BEGIN Record excerpts

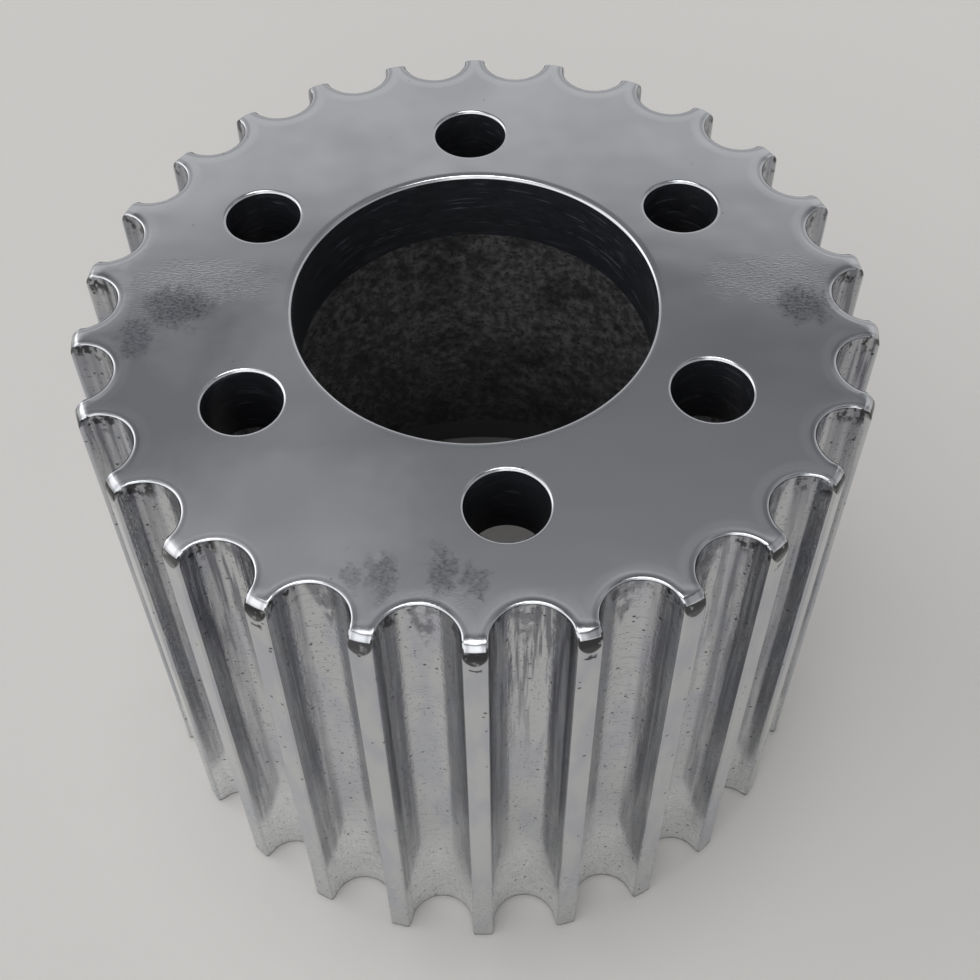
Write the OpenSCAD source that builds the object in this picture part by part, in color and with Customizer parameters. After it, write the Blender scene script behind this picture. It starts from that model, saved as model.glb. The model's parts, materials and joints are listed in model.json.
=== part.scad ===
// Toothed drive pulley for a belt-driven blower, turned and milled from one aluminium blank.
// It stands on its open back rim, with the drilled front web on top.
// The axis is +Z and the origin is the middle of the back rim. All sizes are in millimetres.

/* [Belt teeth] */
// Number of teeth
teeth = 26; // [24:1:40]
// Pitch of the belt, from tooth to tooth along its pitch line
belt_pitch = 13.9; // [13.5:0.1:17]
// Height of the belt's pitch line above the tooth tips
pitch_line_gap = 1.8; // [1:0.1:2.5]
// Radius of the round bottom of each groove
groove_r = 5.15; // [4:0.05:5.5]
// Straight stretch of each groove's flanks, from the round bottom out to the tooth tips
flank_h = 0.8; // [0.75:0.05:2]
// Round along both long edges of each tooth tip
tip_round = 0.4; // [0.2:0.05:0.5]
// Angle of a tooth's middle past the top bolt hole
tooth_phase = -1.17; // [-6.9:0.01:6.9]

/* [Body] */
// Overall length along the axis
width = 88.9; // [50:0.1:130]
// Thickness of the rim between the groove bottoms and the hollow
rim_t = 4.2; // [3:0.1:8]
// Inside corner round where the hollow meets the web
hollow_fillet = 2; // [0.5:0.5:5]
// Length of the band bored smooth inside the open mouth
mouth_band = 6; // [3:0.5:15]
// Depth of that band below the wall of the hollow
mouth_relief = 0.3; // [0.1:0.1:0.8]
// Edge break round both edges of the back rim
back_break = 0.3; // [0.1:0.1:0.6]

/* [Front face] */
// Thickness of the front web
web_t = 12; // [8:0.5:20]
// Reach of the turned front chamfer inwards, across the tooth ends
tip_chamfer_r = 1.55; // [0.5:0.05:3]
// Reach of the same chamfer along the tooth tips
tip_chamfer_z = 1.25; // [0.5:0.05:3]
// Edge break where the round of each groove meets the front face
groove_break = 0.3; // [0.1:0.05:0.6]

/* [Hub fixing] */
// Diameter of the pilot bore
bore_d = 50.8; // [30:0.1:56]
// Polished round on the front edge of the pilot bore
bore_round = 0.5; // [0.2:0.1:1.5]
// Number of bolt holes
bolt_count = 6; // [4:2:8]
// Diameter of the bolt circle
bolt_circle_d = 71.1; // [66:0.1:78]
// Diameter of the bolt clearance holes
bolt_hole_d = 10.7; // [6:0.1:13]
// Polished round on the front edge of each bolt hole
hole_round = 0.5; // [0.1:0.1:1]
// Angle by which the hole opposite the top one is moved round, so that the hub takes the pulley one way only
index_shift = 5.2; // [0:0.1:15]

/* [Hidden] */
$fn = 96;

// Overrun of a cut past the face that it leaves by
over = 1;

// How far the arc of a tip round would rise past the circle of the tips
tip_edge_rise = 0.03;

// The same at the front face, for the rounds of the bolt holes
face_rise = 0.005;

// Radii, from the tooth tips inwards
tip_r = teeth * belt_pitch / (2 * PI) - pitch_line_gap;
root_r = tip_r - flank_h - groove_r;
groove_centre_r = root_r + groove_r;
hollow_r = root_r - rim_t;
mouth_r = hollow_r + mouth_relief;
bolt_circle_r = bolt_circle_d / 2;
bolt_hole_r = bolt_hole_d / 2;
bore_r = bore_d / 2;

// Underside of the web, where the drive hub seats
web_z = width - web_t;

// Angles of the teeth and the bolt holes
top_angle = 90;
tooth_step = 360 / teeth;
bolt_step = 360 / bolt_count;
function groove_angle(i) = top_angle + tooth_phase + (i + 0.5) * tooth_step;
function bolt_angle(i) = top_angle + i * bolt_step + (i == bolt_count / 2 ? index_shift : 0);

// What a round takes off a square corner: the corner is at the origin, and the material at -x and -y
module corner_cut(r) {
    translate([-r, -r]) difference() {
        square(r + over);
        circle(r);
    }
}

// What a round leaves in a square inside corner: the corner is at the origin, and the hollow at +x and +y
module corner_fill(r) {
    difference() {
        square(r);
        translate([r, r]) circle(r);
    }
}

// Half section of the turned blank, a deep cup with a thick bored floor: radius across, length up
module blank_section() {
    difference() {
        polygon([
            [bore_r, width],
            [bore_r, web_z],
            [hollow_r, web_z],
            [hollow_r, mouth_band],
            [mouth_r, mouth_band],
            [mouth_r, back_break],
            [mouth_r + back_break, 0],
            [tip_r - back_break, 0],
            [tip_r, back_break],
            [tip_r, width - tip_chamfer_z],
            [tip_r - tip_chamfer_r, width]
        ]);
        translate([bore_r, width]) mirror([1, 0]) corner_cut(bore_round);
    }
    translate([hollow_r, web_z]) rotate(180) corner_fill(hollow_fillet);
}

module blank() {
    rotate_extrude($fn = 180) blank_section();
}

// What the round takes off one long edge of a tooth tip. Its arc leaves the straight flank of the groove
// along +X, and its centre is so far inside the circle of the tips that it meets them at a slight edge.
module tip_edge_cut() {
    centre_r = tip_r - tip_round + tip_edge_rise;
    centre_y = groove_r + tip_round;
    centre_x = sqrt(pow(centre_r, 2) - pow(centre_y, 2));
    reach = (tip_r + over) / centre_r;
    difference() {
        polygon([
            [centre_x, groove_r],
            [centre_x, centre_y],
            [centre_x * reach, centre_y * reach],
            [centre_x * reach, groove_r]
        ]);
        translate([centre_x, centre_y]) circle(tip_round);
    }
}

// Outline of one belt groove along +X: round bottom, straight flanks and rounded tip edges
module groove_outline() {
    translate([groove_centre_r, 0]) circle(groove_r);
    translate([groove_centre_r, -groove_r]) square([flank_h + over, 2 * groove_r]);
    tip_edge_cut();
    mirror([0, 1]) tip_edge_cut();
}

// One groove, milled from end to end, with a flared edge break at the front face
module groove_cut() {
    translate([0, 0, -over]) linear_extrude(width + 2 * over) groove_outline();
    translate([groove_centre_r, 0, width - groove_break])
        cylinder(r1 = groove_r, r2 = groove_r + groove_break + over, h = groove_break + over);
}

// One bolt hole through the web, on the Z axis, with a rounded front edge. The round meets the face at a
// slight edge.
module bolt_hole_cut() {
    translate([0, 0, web_z - over]) cylinder(r = bolt_hole_r, h = web_t + 2 * over);
    rotate_extrude() translate([bolt_hole_r, width + face_rise]) mirror([1, 0]) corner_cut(hole_round);
}

module pulley() {
    color("silver") difference() {
        blank();
        for (i = [0 : teeth - 1]) rotate(groove_angle(i)) groove_cut();
        for (i = [0 : bolt_count - 1])
            rotate(bolt_angle(i)) translate([bolt_circle_r, 0]) bolt_hole_cut();
    }
}

pulley();
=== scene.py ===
"""Blower pulley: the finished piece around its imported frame, with its finishes, floor, light and camera."""

import json
import math

import bpy
from mathutils import Matrix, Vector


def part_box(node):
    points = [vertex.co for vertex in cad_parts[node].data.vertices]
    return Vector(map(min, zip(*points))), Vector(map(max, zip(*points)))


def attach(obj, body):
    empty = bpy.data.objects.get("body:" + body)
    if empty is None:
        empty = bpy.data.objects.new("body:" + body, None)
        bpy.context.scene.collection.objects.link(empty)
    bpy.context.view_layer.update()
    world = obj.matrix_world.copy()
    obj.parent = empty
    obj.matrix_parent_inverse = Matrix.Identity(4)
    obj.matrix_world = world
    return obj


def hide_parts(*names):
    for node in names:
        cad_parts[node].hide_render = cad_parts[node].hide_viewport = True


bl_info = {
    "name": "Blower Pulley",
    "version": (1, 0, 0),
    "blender": (4, 5, 0),
    "location": "View3D > Sidebar > Pulley",
    "description": "Turns, mills and finishes a toothed blower pulley and sets its stage",
    "category": "Add Mesh",
}

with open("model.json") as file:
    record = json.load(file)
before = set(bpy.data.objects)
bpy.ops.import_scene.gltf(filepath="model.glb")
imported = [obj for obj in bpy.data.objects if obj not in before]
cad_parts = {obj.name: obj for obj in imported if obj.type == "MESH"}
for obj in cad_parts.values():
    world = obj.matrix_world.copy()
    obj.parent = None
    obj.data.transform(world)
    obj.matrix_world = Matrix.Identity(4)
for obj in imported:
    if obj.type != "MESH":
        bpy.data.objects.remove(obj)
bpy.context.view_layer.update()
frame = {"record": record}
LOW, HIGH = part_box("pulley")
MOUNTS = {mount["name"]: mount["dims"] for mount in frame["record"]["mounts"]}

MM = 0.001
# Two places count as the same when they are nearer than this
NEAR = 0.02 * MM
# Overrun of a cut past the face that it leaves by
OVER = 2 * MM

# Steps round the blank, round the bottom of a groove, over the rolled end of a tooth, round a bolt hole, and
# across the round of an edge of the teeth
TURN_STEPS = 208
GROOVE_STEPS = 30
NOSE_STEPS = 8
HOLE_STEPS = 72
EDGE_STEPS = 6

# Where the arc of a groove takes over from its flank, seen from the arc's centre
ARC_START = math.radians(110)
# How wide a tooth's corner stands open, against the groove's radius, and the gap between it and the arc
CORNER_FLARE = 1.002
CORNER_GAP = 0.15 * MM
# Width of the strip of the back face that is drawn with each groove
BACK_STRIP = 0.7 * MM
# The rolled end of a tooth stops short of a right angle, so that it meets the front face at an edge
NOSE_TURN = math.radians(80)
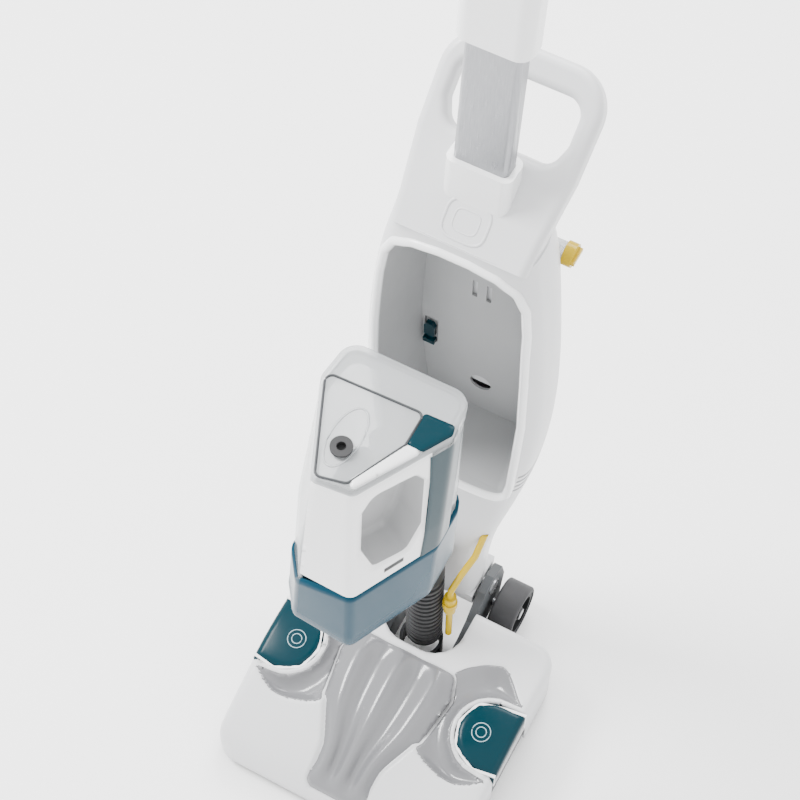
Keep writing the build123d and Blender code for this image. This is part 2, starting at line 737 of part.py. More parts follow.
# ---------------------------------------------------------------- dirty-water tank
# plan corners of the tank at three heights, from the nose's right corner round the back
TANK_PLANS = (
    (TANK_LOW, ((12, -91), (50, -12), (50, 47), (-49, 47), (-66, -60), (-46, -87))),
    (540.0, ((13, -83), (55, -3), (54, 47), (-54, 47), (-68, -30), (-36, -83))),
    (TANK_TOP, ((13, -73), (58, 8), (56, 47), (-56, 47), (-60, 8), (-22, -77))),
)
TANK_CORNERS = (8, 12, 16, 16, 12, 7)


def tank_plan(z, inset=0.0):
    """Plan outline of the tank at height z: square behind, drawn to a blunt nose in front."""
    low, high = TANK_PLANS[:2] if z <= TANK_PLANS[1][0] else TANK_PLANS[1:]
    share = (z - low[0]) / (high[0] - low[0])
    points = [(x0 + (x1 - x0) * share, y0 + (y1 - y0) * share)
              for (x0, y0), (x1, y1) in zip(low[1], high[1])]
    face = make_face(Polyline(*points, close=True))
    face = offset(face, -inset, kind=Kind.INTERSECTION) if inset else face
    for point, radius in zip(points, TANK_CORNERS):
        near = sorted(face.vertices(), key=lambda v: abs(v.X - point[0]) + abs(v.Y - point[1]))
        face = fillet(near[:1], radius - inset)
    return Plane.XY.offset(z) * face


def tank_solid(z0, z1, inset=0.0):
    """Solid between two heights of the tank's outline."""
    heights = [z0] + [h for h, _ in TANK_PLANS[1:2] if z0 < h < z1] + [z1]
    return loft([tank_plan(z, inset) for z in heights], ruled=True)


def scoop(grow, deep):
    """Finger scoop in the tank's right-hand front face."""
    outline = ((-36, 574), (0, 524), (42, 524), (44, 600), (40, 636), (22, 652), (-24, 652), (-37, 640))
    face = fillet(make_face(Polyline(*outline, close=True)).vertices(), 8)
    if grow:
        face = offset(face, grow)
    swing = Plane(origin=(34, -42, 0), x_dir=(0.433, 0.901, 0), z_dir=(0.901, -0.433, 0))
    return extrude(swing.offset(14) * face, -14 - deep)


def tank_shell():
    """Clear tank wall, open at both ends."""
    shell = tank_solid(TANK_BASE_TOP, 664) - tank_solid(TANK_BASE_TOP - 1, 665, TANK_WALL)
    return shell - scoop(2.8, 34)


def tank_front_panel():
    """White front panel with the walls of the finger scoop."""
    sheet = tank_solid(TANK_BASE_TOP + 0.1, 664, -2.6) - tank_solid(TANK_BASE_TOP - 2, 666, -0.05)
    sheet &= block((-60, -140, 400), (62, 6, 663.8))
    sheet -= band_zone()
    ridge = ((-150, 380), (-47, 380), (-23, 680), (-150, 680))
    sheet -= slab_y(ridge, -140, 60)
    sheet -= scoop(0, 40)
    pocket = scoop(2.4, 33.6) - scoop(0, 31)
    pocket &= tank_solid(TANK_BASE_TOP, 663, -2.6)
    return sheet + pocket


def band_zone():
    """Space of the band on the right-hand edge of the tank."""
    return block((BAND_X, -40, 400), (120, 60, 900))


def tank_band():
    """Blue band up the right-hand edge, from the base to the lid."""
    band = tank_solid(TANK_BASE_TOP + 0.1, 664, -2.6) - tank_solid(TANK_BASE_TOP - 2, 666, -0.05)
    return (band & block((BAND_X + 0.2, -40, 400), (120, 20, 700))) - scoop(2.6, 60)


def tank_base():
    """Blue base of the tank."""
    outer = tank_solid(TANK_LOW, TANK_BASE_TOP, -2.6)
    outer = fillet(outer.faces().sort_by(Axis.Z)[0].edges(), 4)
    return outer - tank_solid(TANK_LOW + 3, TANK_BASE_TOP + 1, TANK_WALL)


PLUG_AT = (-13.0, -45.0)


def tank_lid():
    """Clear lid with a raised window and a skirt inside the wall."""
    lid = tank_solid(664.2, 676, -1.2)
    lid = fillet(lid.faces().sort_by(Axis.Z)[-1].edges(), 2.5)
    lid -= tank_solid(660, 673, TANK_WALL)
    skirt = extrude(tank_plan(664.2, TANK_WALL + 1.0), 8.9) - extrude(tank_plan(664.2, TANK_WALL + 2.8), 8.9)
    skirt += Pos(0, 0, -8.2) * skirt
    return (lid + skirt) - rod_z(7, 650, 690, *PLUG_AT)


def float_cage():
    """Cage and guide of the float."""
    cage = rod_z(13, 560, 606, -6, 12) - rod_z(11, 562, 604, -6, 12)
    for turn in (0, 60, 120):
        cage -= Pos(-6, 12, 583) * Rot(0, 0, turn) * Box(60, 7, 34)
    stay = block((-9, 24.6, 590), (-3, 44.4, 606))
    return cage + stay


def float_ball():
    """Float that shuts the suction path when the tank is full."""
    return Pos(-6, 12, 573) * Sphere(9.5)


def intake_duct():
    """Duct that brings dirty water to the top of the tank."""
    pipe = block((-12, 22, 410), (14, 44.4, 550)) - block((-10, 24, 400), (12, 42, 560))
    return pipe


def tank_plug():
    """Rubber pour-out plug in the lid."""
    plug = rod_z(6.9, 668, 678.5, *PLUG_AT) + rod_z(9.5, 678.5, 681, *PLUG_AT)
    return plug - rod_z(4, 675, 690, *PLUG_AT)


# ---------------------------------------------------------------- clean-water tank
def clean_tank_shell():
    """Rear tank for clean water, its back following the body's skin."""
    room = block((-100, CLEAN_FRONT, CLEAN_LOW), (100, 300, CLEAN_TOP))
    inside = block((-100, CLEAN_FRONT + 2, CLEAN_LOW + 2), (100, 300, CLEAN_TOP - 2))
    outer = body_solid() & room
    inner = body_solid(2) & inside
    neck = rod_x(9, 38, 66, CAP_Y, CAP_Z) - body_solid(1.9)
    outer = outer - inner + neck
    outer -= rod_x(7, 30, 70, CAP_Y, CAP_Z)
    return outer - rod_z(6, CLEAN_LOW - 5, CLEAN_LOW + 5, 0, 210)


CAP_Y = 209.0
CAP_Z = 676.0


def clean_cap():
    """Yellow fill cap with a grip bar."""
    cap = rod_x(11, 66.4, 70, CAP_Y, CAP_Z)
    ring = rod_x(11, 61, 66.4, CAP_Y, CAP_Z) - rod_x(9.3, 50, 66.4, CAP_Y, CAP_Z)
    bar = block((70, CAP_Y - 9, CAP_Z - 2), (73, CAP_Y + 9, CAP_Z + 2))
    return cap + ring + bar


def clean_valve():
    """Spring valve in the floor of the clean-water tank."""
    return rod_z(5.95, CLEAN_LOW - 0.3, CLEAN_LOW + 8, 0, 210) + rod_z(8, CLEAN_LOW + 2.05, CLEAN_LOW + 4, 0, 210)


# ---------------------------------------------------------------- build
def build_foot():
    """Everything that rides on the floor."""
    keep("foot_chassis", foot_chassis())
    keep("foot_hood", foot_hood())
    keep("nozzle_cover", nozzle_cover())
    keep("nozzle_lip", nozzle_lip())
    keep("brush_core", brush_core())
    keep("brush_bristles", brush_bristles())
    keep("brush_pulley", pulley(BRUSH_PULLEY_R, 4.15, BRUSH_Y, BRUSH_Z))
    keep("motor_pulley", motor_pulley())
    keep("drive_belt", drive_belt())
    keep("brush_motor", brush_motor())
    keep("spray_bar", spray_bar())
    keep("wheel_axles", wheel_axles())
    keep("pivot_pins", pivot_pins())
    keep("hose_cuff", hose_cuff())
    keep("foot_screws", foot_screws())
    keep("latch_trays", latch_surround(-1) + latch_surround(1))
    for word, side in (("left", -1), ("right", 1)):
        keep(f"latch_{word}", latch(side))
        keep(f"latch_spring_{word}", coil(side * LATCH_X, 2, 53, 64, 7.5, 5))
        keep(f"wheel_{word}", wheel_hub(side))
        keep(f"tyre_{word}", tyre(side))


def build_upright():
    """Body, handle and what they hold."""
    front, rear = body_shells()
    keep("body_front_shell", front)
    keep("body_rear_shell", rear)
    keep("carry_handle", carry_handle())
    keep("bay_liner", bay_liner())
    keep("bay_trim", bay_trim())
    keep("tank_catch", tank_catch())
    keep("pole_socket", pole_socket())
    keep("pole_tube", pole_tube())
    keep("handle_sleeve", handle_sleeve())
    keep("handle_grip", handle_grip())
    keep("trigger", trigger())
    keep("trigger_pin", trigger_pin())
    keep("power_button", power_button())
    keep("cord_hook", cord_hook())
    keep("fan_motor", fan_motor())
    keep("fan_housing", fan_housing())
    keep("impeller", impeller())
    keep("pump", pump())
    keep("suction_duct", suction_duct())
    keep("neck_hose", neck_hose())
    keep("solution_tube", solution_tube())
    keep("solution_fitting", solution_fitting())
    keep("cord_gland", cord_gland())
    keep("body_screws", body_screws())


def build_tanks():
    """Dirty-water tank and clean-water tank."""
    keep("tank_shell", tank_shell())
    keep("tank_front_panel", tank_front_panel())
    keep("tank_band", tank_band())
    keep("tank_base", tank_base())
    keep("tank_lid", tank_lid())
    keep("tank_plug", tank_plug())
    keep("float_cage", float_cage())
    keep("float_ball", float_ball())
    keep("intake_duct", intake_duct())
    keep("clean_tank_shell", clean_tank_shell())
    keep("clean_cap", clean_cap())
    keep("clean_valve", clean_valve())


os.makedirs("parts", exist_ok=True)
build_foot()
build_upright()
build_tanks()
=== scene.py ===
"""Looks of an upright carpet washer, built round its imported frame. Metres, +Z up, -Y is the front."""

import json
import logging
import math
from collections.abc import Callable
from dataclasses import dataclass, field
from enum import Enum

import bmesh
import bpy
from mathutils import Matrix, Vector


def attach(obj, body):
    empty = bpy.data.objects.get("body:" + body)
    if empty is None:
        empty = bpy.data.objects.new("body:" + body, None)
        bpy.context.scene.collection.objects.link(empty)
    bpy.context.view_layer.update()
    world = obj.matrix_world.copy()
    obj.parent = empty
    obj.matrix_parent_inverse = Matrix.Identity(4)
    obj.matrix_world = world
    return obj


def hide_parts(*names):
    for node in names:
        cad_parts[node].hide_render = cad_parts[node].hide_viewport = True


logging.basicConfig(level=logging.INFO, format="%(levelname)s %(message)s")
LOG = logging.getLogger("carpet_washer")

Colour = tuple[float, float, float]
Pair = tuple[float, float]
Point = tuple[float, float, float]

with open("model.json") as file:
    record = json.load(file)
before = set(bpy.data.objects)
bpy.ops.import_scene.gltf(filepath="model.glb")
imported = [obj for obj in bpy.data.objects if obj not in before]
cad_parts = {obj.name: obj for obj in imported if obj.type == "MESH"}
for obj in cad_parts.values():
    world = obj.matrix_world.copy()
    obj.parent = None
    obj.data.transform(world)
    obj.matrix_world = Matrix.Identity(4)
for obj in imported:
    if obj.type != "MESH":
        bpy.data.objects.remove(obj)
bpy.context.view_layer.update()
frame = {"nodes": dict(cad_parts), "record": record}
ORIGIN_Y = 75.4  # millimetres from the drawing's origin to the frame's
BEAD_SIDES = 12
LATCH_GAP = 4.0  # millimetres of plain hood between a latch's opening and its crescent


# ---------------------------------------------------------------- finishes
class Surface(Enum):
    """How the skin of a moulding is textured."""

    POLISHED = "polished"
    SATIN = "satin"
    SPARK = "spark"


GRAIN: dict[Surface, tuple[float, float, float]] = {
    Surface.POLISHED: (0.22, 0.05, 0.004),
    Surface.SATIN: (0.42, 0.10, 0.05),
    Surface.SPARK: (0.58, 0.12, 0.16),
}


@dataclass(frozen=True)
class NodeKit:
    """Small helper round one material's node tree."""

    material: bpy.types.Material

    @property
    def shader(self) -> bpy.types.Node:
        """The Principled shader."""
        return self.material.node_tree.nodes["Principled BSDF"]

    def add(self, kind: str, **values: object) -> bpy.types.Node:
        """Add a node and set its properties.

        Args:
            kind: the node's type name.
            values: properties to set on it.

        Returns:
            The new node.
        """
        node = self.material.node_tree.nodes.new(kind)
        for key, value in values.items():
            setattr(node, key, value)
        return node

    def link(self, source: bpy.types.NodeSocket, target: bpy.types.NodeSocket) -> None:
        """Join two sockets."""
        self.material.node_tree.links.new(source, target)

    def place(self, scale: Point = (1.0, 1.0, 1.0)) -> bpy.types.NodeSocket:
        """Object coordinates, scaled.

        Args:
            scale: factor along each axis.

        Returns:
            The vector socket.
        """
        coordinates = self.add("ShaderNodeTexCoord")
        mapping = self.add("ShaderNodeMapping")
        mapping.inputs["Scale"].default_value = scale
        self.link(coordinates.outputs["Object"], mapping.inputs["Vector"])
        return mapping.outputs["Vector"]

    def noise(
        self, vector: bpy.types.NodeSocket, scale: float, detail: float = 3.0
    ) -> bpy.types.NodeSocket:
        """Noise over a vector.

        Args:
            vector: where the noise is read.
            scale: features per metre.
            detail: octaves.

        Returns:
            The factor socket.
        """
        node = self.add("ShaderNodeTexNoise")
        node.inputs["Scale"].default_value = scale
        node.inputs["Detail"].default_value = detail
        self.link(vector, node.inputs["Vector"])
        return node.outputs["Fac"]

    def ramp(
        self, factor: bpy.types.NodeSocket, low: float, high: float
    ) -> bpy.types.NodeSocket:
        """Map a factor from 0..1 to low..high."""
        node = self.add("ShaderNodeMapRange")
        node.inputs["From Min"].default_value = 0.3
        node.inputs["From Max"].default_value = 0.7
        node.inputs["To Min"].default_value = low
        node.inputs["To Max"].default_value = high
        self.link(factor, node.inputs["Value"])
        return node.outputs["Result"]

    def tint(
        self, factor: bpy.types.NodeSocket, first: Colour, second: Colour
    ) -> bpy.types.NodeSocket:
        """Blend two colours by a factor."""
        node = self.add("ShaderNodeMix", data_type="RGBA")
        node.inputs["A"].default_value = (*first, 1.0)
        node.inputs["B"].default_value = (*second, 1.0)
        self.link(factor, node.inputs["Factor"])
        return node.outputs["Result"]

    def bump(
        self, height: bpy.types.NodeSocket, strength: float, distance: float
    ) -> None:
        """Feed a height into the shader's normal."""
        node = self.add("ShaderNodeBump")
        node.inputs["Strength"].default_value = strength
        node.inputs["Distance"].default_value = distance
        self.link(height, node.inputs["Height"])
        self.link(node.outputs["Normal"], self.shader.inputs["Normal"])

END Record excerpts

» What to work on: Please print exactly what appears from the first line of the data through the line with "are in millimetres.", including both of those lines and nothing past them.

» Correct response:
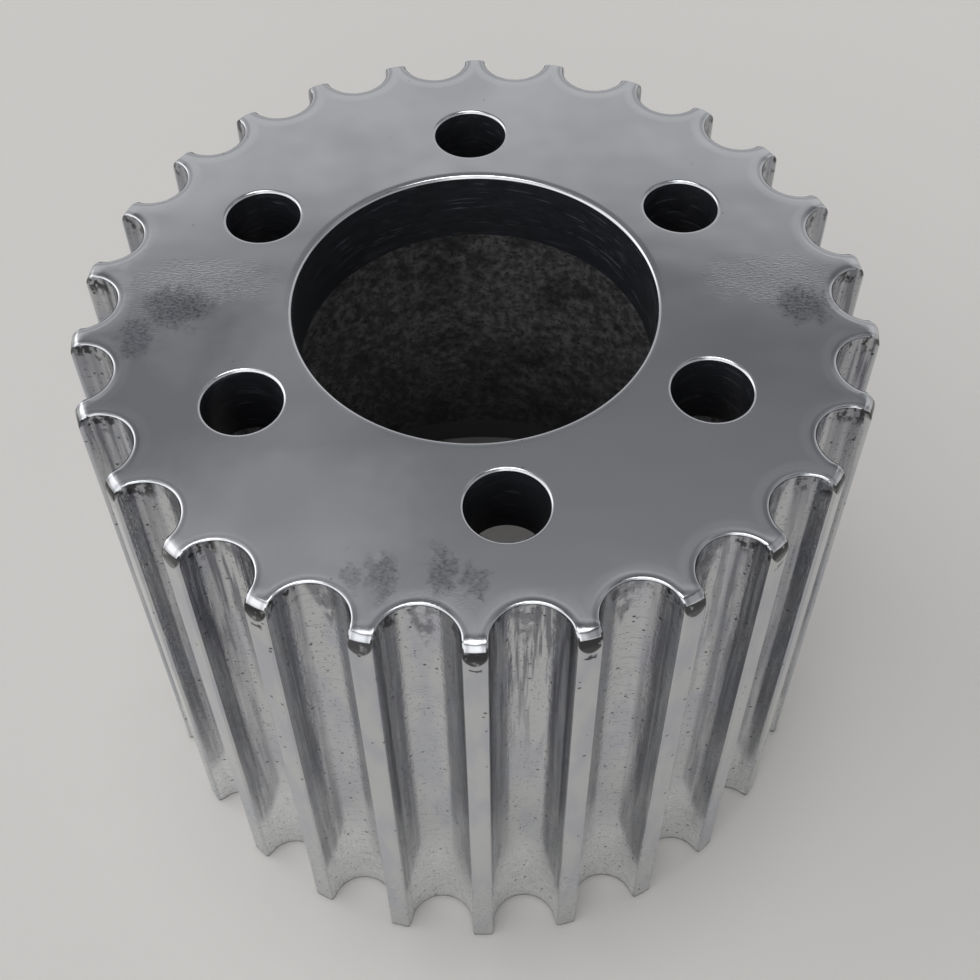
Write the OpenSCAD source that builds the object in this picture part by part, in color and with Customizer parameters. After it, write the Blender scene script behind this picture. It starts from that model, saved as model.glb. The model's parts, materials and joints are listed in model.json.
=== part.scad ===
// Toothed drive pulley for a belt-driven blower, turned and milled from one aluminium blank.
// It stands on its open back rim, with the drilled front web on top.
// The axis is +Z and the origin is the middle of the back rim. All sizes are in millimetres.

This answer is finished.